┌──

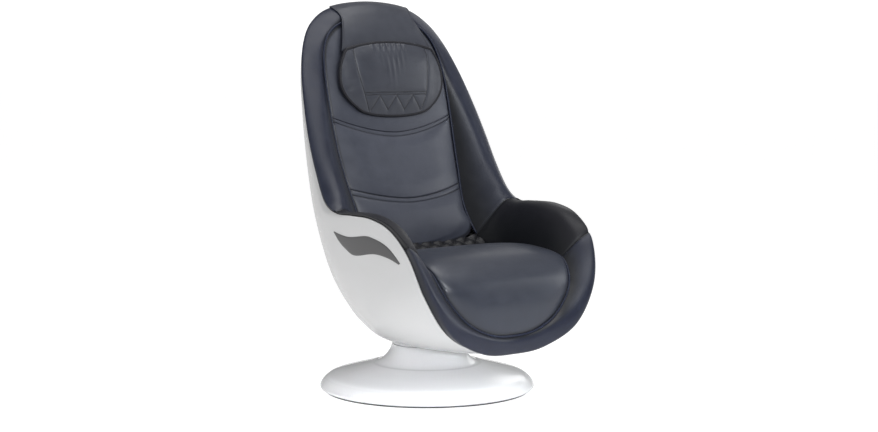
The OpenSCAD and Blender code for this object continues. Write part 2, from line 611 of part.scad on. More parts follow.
// One arm carries an upper and a lower roller on the outer side of its plate
module massage_arm(side) {
    x = side * ARM_X;
    pin = [min(side * 54, side * 83), max(side * 54, side * 83)];
    color("gainsboro") carriage() difference() {
        union() {
            across(x - 4, x + 4, PIVOT_Y, 0, 16);
            arm_link(x, ROLLER_Z);
            arm_link(x, -ROLLER_Z);
            for (z = [-ROLLER_Z, ROLLER_Z]) {
                across(pin[0] - 2, pin[1] + 2, ROLLER_Y, z, 4);
                across(side > 0 ? 82 : -86, side > 0 ? 86 : -82, ROLLER_Y, z, 7);
            }
        }
        across(x - 9, x + 9, PIVOT_Y, 0, 10 + run_fit);
    }
}
module massage_arm_left() {
    massage_arm(1);
}
module massage_arm_right() {
    massage_arm(-1);
}
module roller(side, z) {
    x0 = side > 0 ? 57 : -57 - roller_len;
    color("orangered") carriage() difference() {
        translate([x0, ROLLER_Y, z]) rotate([0, 90, 0]) rotate_extrude() polygon(concat([[0, 0]],
            [for (a = [-60:10:60]) [roller_r - 9 + 9 * cos(a * 1.35), roller_len / 2 * (1 + a / 60)]],
            [[0, roller_len]]));
        across(x0 - 1, x0 + roller_len + 1, ROLLER_Y, z, 4 + run_fit);
    }
}
module roller_upper_right() {
    roller(-1, ROLLER_Z);
}
module roller_lower_right() {
    roller(-1, -ROLLER_Z);
}
module roller_upper_left() {
    roller(1, ROLLER_Z);
}
module roller_lower_left() {
    roller(1, -ROLLER_Z);
}
module heater_mat() {
    color("darkred") lean() box(-110, 110, 37.4, 38.8, 60, 200);
}

// ---- Mains inlet ------------------------------------------------------------------------------------
module mains_inlet() {
    color("black") inlet_place() difference() {
        union() {
            box(-50, 50, 0.6, 4, -22, 22);
            box(-42, 42, -30, 0.4, -15, 15);
        }
        box(-38, -6, -18, 6, -11, 11);
        box(8, 38, -16, 6, -12.4, 12.4);
        across(5, 41, -SWITCH_DEPTH, 0, 1.5 + run_fit);
    }
    color("silver") inlet_place() for (x = [-30, -22, -14]) box(x - 1, x + 1, -18, -4, -3, 3);
}
SWITCH_X = 23;
SWITCH_DEPTH = 6;
// Rocker with one lobe proud and the other pressed in, on a pin through its middle
module power_switch() {
    color("black") inlet_place() union() {
        translate([SWITCH_X - 14.6, -SWITCH_DEPTH, 0]) rotate([90, 0, 90])
            linear_extrude(29.2) polygon([[-6, -4], [-6, 4], [2, 8], [8.5, 8], [8, 0], [12, -8], [2, -8]]);
        across(SWITCH_X - 17, SWITCH_X + 17, -SWITCH_DEPTH, 0, 1.5);
    }
}

floor_pad();
base_plate();
base_bolts();
column_tube();
pedestal_cover();
bearing_lower_race();
bearing_balls();
bearing_upper_race();
swivel_hub();
swivel_bolts();
swivel_collar();
seat_frame();
seat_board();
shell_body();
shell_back_panel();
panel_screws();
side_inlay_right();
side_inlay_left();
crown_bolster();
arm_bolster_right();
arm_bolster_left();
front_bolster();
back_pad();
seat_rear_quilt();
seat_cushion();
crown_strap();
head_pillow();
pillow_flap();
back_frame();
frame_bolts();
rail_right();
rail_left();
drive_motor();
lead_screw();
carriage_frame();
screw_nut();
slide_bushings();
kneading_gearmotor();
kneading_shaft();
massage_arm_right();
massage_arm_left();
roller_upper_right();
roller_lower_right();
roller_upper_left();
roller_lower_left();
heater_mat();
vibration_motors();
power_supply();
control_box();
mains_inlet();
power_switch();
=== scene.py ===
"""Massage chair on a round swivel pedestal: the looks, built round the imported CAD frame."""

import json
import math

import bmesh
import bpy
import numpy as np
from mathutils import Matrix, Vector
from mathutils.bvhtree import BVHTree


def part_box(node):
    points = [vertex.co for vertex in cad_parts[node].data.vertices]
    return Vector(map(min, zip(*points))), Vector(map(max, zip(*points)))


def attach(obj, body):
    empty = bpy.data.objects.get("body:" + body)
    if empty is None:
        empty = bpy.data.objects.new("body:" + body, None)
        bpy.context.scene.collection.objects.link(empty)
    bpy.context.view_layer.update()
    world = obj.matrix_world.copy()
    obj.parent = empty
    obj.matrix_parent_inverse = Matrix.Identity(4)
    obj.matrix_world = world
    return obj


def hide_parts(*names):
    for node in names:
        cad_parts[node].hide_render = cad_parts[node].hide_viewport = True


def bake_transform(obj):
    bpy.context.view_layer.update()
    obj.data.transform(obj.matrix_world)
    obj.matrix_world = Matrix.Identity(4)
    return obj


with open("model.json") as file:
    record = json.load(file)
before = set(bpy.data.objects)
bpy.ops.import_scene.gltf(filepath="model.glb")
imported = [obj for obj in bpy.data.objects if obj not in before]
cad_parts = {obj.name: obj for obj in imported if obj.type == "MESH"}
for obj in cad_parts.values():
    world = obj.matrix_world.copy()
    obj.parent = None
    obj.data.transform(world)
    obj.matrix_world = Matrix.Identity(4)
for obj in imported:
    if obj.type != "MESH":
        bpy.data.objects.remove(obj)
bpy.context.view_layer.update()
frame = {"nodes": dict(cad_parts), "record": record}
nodes = frame["nodes"]
MM = 0.001

# ---- Driving curves, in millimetres: right half, from the crown to the middle of the front lip ----
# The same curves as in the CAD. They are not all drawn by hand: EDGE, CREST, INNER and part of GROOVE were
# corrected by a least-squares fit to the chair's outline, and the inlay's outlines were computed.
def points(text):
    return np.array([[float(v) for v in row.split()] for row in text.split(",")])


# Edge of the shell, under the leather roll
EDGE = points(
    "0 324 1168, 137 321 1155, 216 304 1116, 262 279 1055, 290 244 966, 309 200 861, 322 160 765,"
    "331 116 672, 341 57 589, 351 -17 562, 355 -103 561, 355 -193 557, 349 -278 528, 341 -350 459,"
    "317 -394 346, 243 -402 237, 115 -389 175, 0 -383 163"
)
# Crest of the leather roll
CREST = points(
    "0 304 1187, 141 301 1171, 222 288 1126, 271 262 1060, 305 222 969, 327 176 868, 341 132 773, 348 85 679,"
    "354 31 597, 354 -30 566, 355 -106 569, 355 -197 567, 350 -292 541, 339 -375 470, 305 -421 348,"
    "231 -427 232, 114 -415 173, 0 -407 161"
)
# Where the roll turns inwards to the padded wall
INNER = points(
    "0 267 1171, 116 266 1154, 185 257 1110, 230 238 1053, 253 206 968, 272 158 869, 285 114 776, 292 68 686,"
    "298 18 610, 299 -22 558, 296 -102 556, 296 -196 552, 302 -291 522, 302 -366 448, 272 -414 342,"
    "208 -424 261, 102 -421 212, 0 -416 195"
)
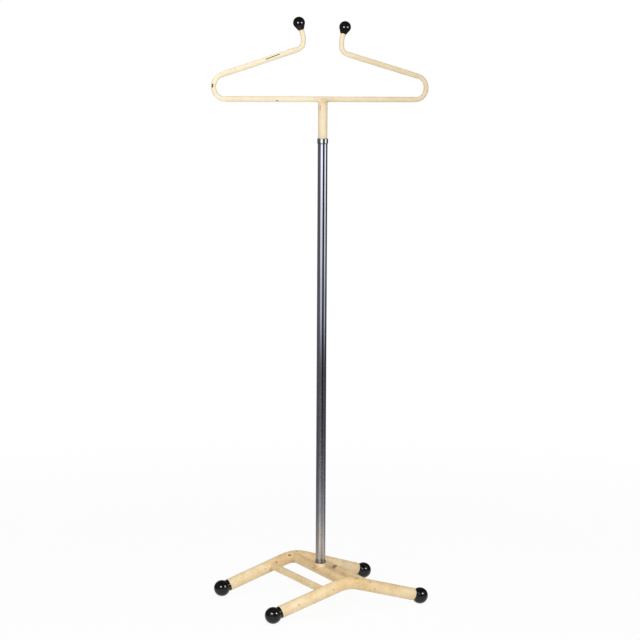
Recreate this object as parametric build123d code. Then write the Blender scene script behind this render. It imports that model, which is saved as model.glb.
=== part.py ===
from build123d import *
import math
import os

# Coat stand of bent steel tube: a welded base on four ball feet, a chromed column and a
# hanger that turns on the column and lifts out of it.
# Millimetres. +Z is up, +X runs along the legs to the right, +Y to the rear. The origin is
# on the floor under the column's axis.

# Legs: two tubes, each bent to a shallow inverted V, the rear one a little more
LEG_RADIUS = 12.7
LEG_WALL = 2.0
LEG_Y = 119.5
FRONT_APEX_Z = 65.7
REAR_APEX_Z = 69.6
LEG_BEND = 85.0

# Foot balls, with a short neck against the leg's end and a small worn flat below
FOOT_X = 170.0
FOOT_RADIUS = 16.8
FOOT_FLAT_DEPTH = 0.4
FOOT_NECK_RADIUS = 12.2
FOOT_NECK_LENGTH = 17.0
FOOT_Z = FOOT_RADIUS - FOOT_FLAT_DEPTH

# Threaded studs and end plugs that hold the foot balls
STUD_RADIUS = 4.0
STUD_IN_BALL = 15.0
STUD_IN_PLUG = 16.0
PLUG_LENGTH = 20.0

# Cross members between the legs: the main one runs a little under the crowns, the bars level
CROSS_RADIUS = 10.0
CROSS_WALL = 2.0
CROSS_DROP = 1.0
BAR_RADIUS = 7.5
BAR_WALL = 1.5
BAR_X = 54.0
BAR_Z = 52.3
BEAD = 1.8

# Column: flared foot on a seat ring
COLUMN_RADIUS = 10.0
COLUMN_WALL = 1.0
COLUMN_FOOT_Z = 78.5
COLUMN_FLARE = 1.3
COLUMN_FLARE_HEIGHT = 9.0
COLUMN_RIM = 2.0
SEAT_RADIUS = 10.8
SEAT_SKIRT = 4.0
COLUMN_PLUG_LENGTH = 30.0

# Threaded stud through the seat, on which the column is screwed down
COLUMN_STUD_RADIUS = 4.0
COLUMN_STUD_BELOW = 3.0
COLUMN_STUD_IN_PLUG = 18.0

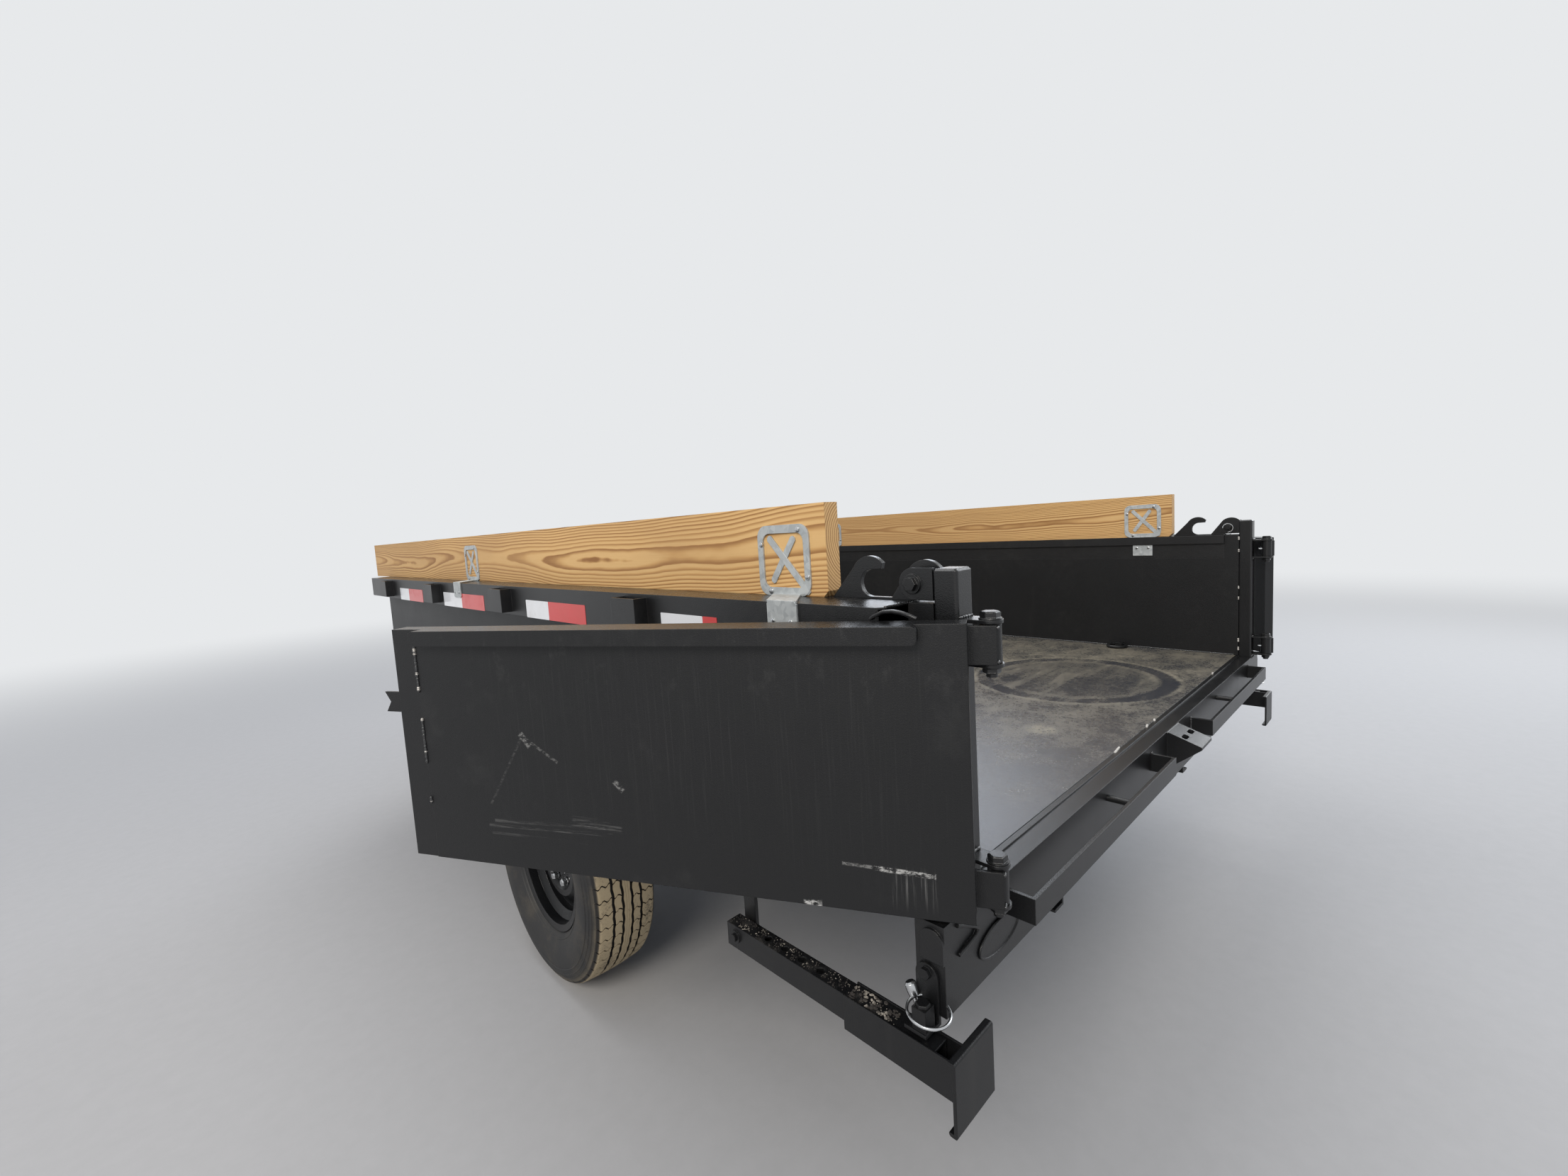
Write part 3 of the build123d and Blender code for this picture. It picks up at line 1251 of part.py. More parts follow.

└──

> _Goal of the exercise_:
Only the lines from the one containing "floor_pad();" through the one containing "before = set(bpy.data.objects)" are to be reproduced, exactly as they appear.

> _Answer to the problem_:
floor_pad();
base_plate();
base_bolts();
column_tube();
pedestal_cover();
bearing_lower_race();
bearing_balls();
bearing_upper_race();
swivel_hub();
swivel_bolts();
swivel_collar();
seat_frame();
seat_board();
shell_body();
shell_back_panel();
panel_screws();
side_inlay_right();
side_inlay_left();
crown_bolster();
arm_bolster_right();
arm_bolster_left();
front_bolster();
back_pad();
seat_rear_quilt();
seat_cushion();
crown_strap();
head_pillow();
pillow_flap();
back_frame();
frame_bolts();
rail_right();
rail_left();
drive_motor();
lead_screw();
carriage_frame();
screw_nut();
slide_bushings();
kneading_gearmotor();
kneading_shaft();
massage_arm_right();
massage_arm_left();
roller_upper_right();
roller_lower_right();
roller_upper_left();
roller_lower_left();
heater_mat();
vibration_motors();
power_supply();
control_box();
mains_inlet();
power_switch();
=== scene.py ===
"""Massage chair on a round swivel pedestal: the looks, built round the imported CAD frame."""

import json
import math

import bmesh
import bpy
import numpy as np
from mathutils import Matrix, Vector
from mathutils.bvhtree import BVHTree


def part_box(node):
    points = [vertex.co for vertex in cad_parts[node].data.vertices]
    return Vector(map(min, zip(*points))), Vector(map(max, zip(*points)))


def attach(obj, body):
    empty = bpy.data.objects.get("body:" + body)
    if empty is None:
        empty = bpy.data.objects.new("body:" + body, None)
        bpy.context.scene.collection.objects.link(empty)
    bpy.context.view_layer.update()
    world = obj.matrix_world.copy()
    obj.parent = empty
    obj.matrix_parent_inverse = Matrix.Identity(4)
    obj.matrix_world = world
    return obj


def hide_parts(*names):
    for node in names:
        cad_parts[node].hide_render = cad_parts[node].hide_viewport = True


def bake_transform(obj):
    bpy.context.view_layer.update()
    obj.data.transform(obj.matrix_world)
    obj.matrix_world = Matrix.Identity(4)
    return obj


with open("model.json") as file:
    record = json.load(file)
before = set(bpy.data.objects)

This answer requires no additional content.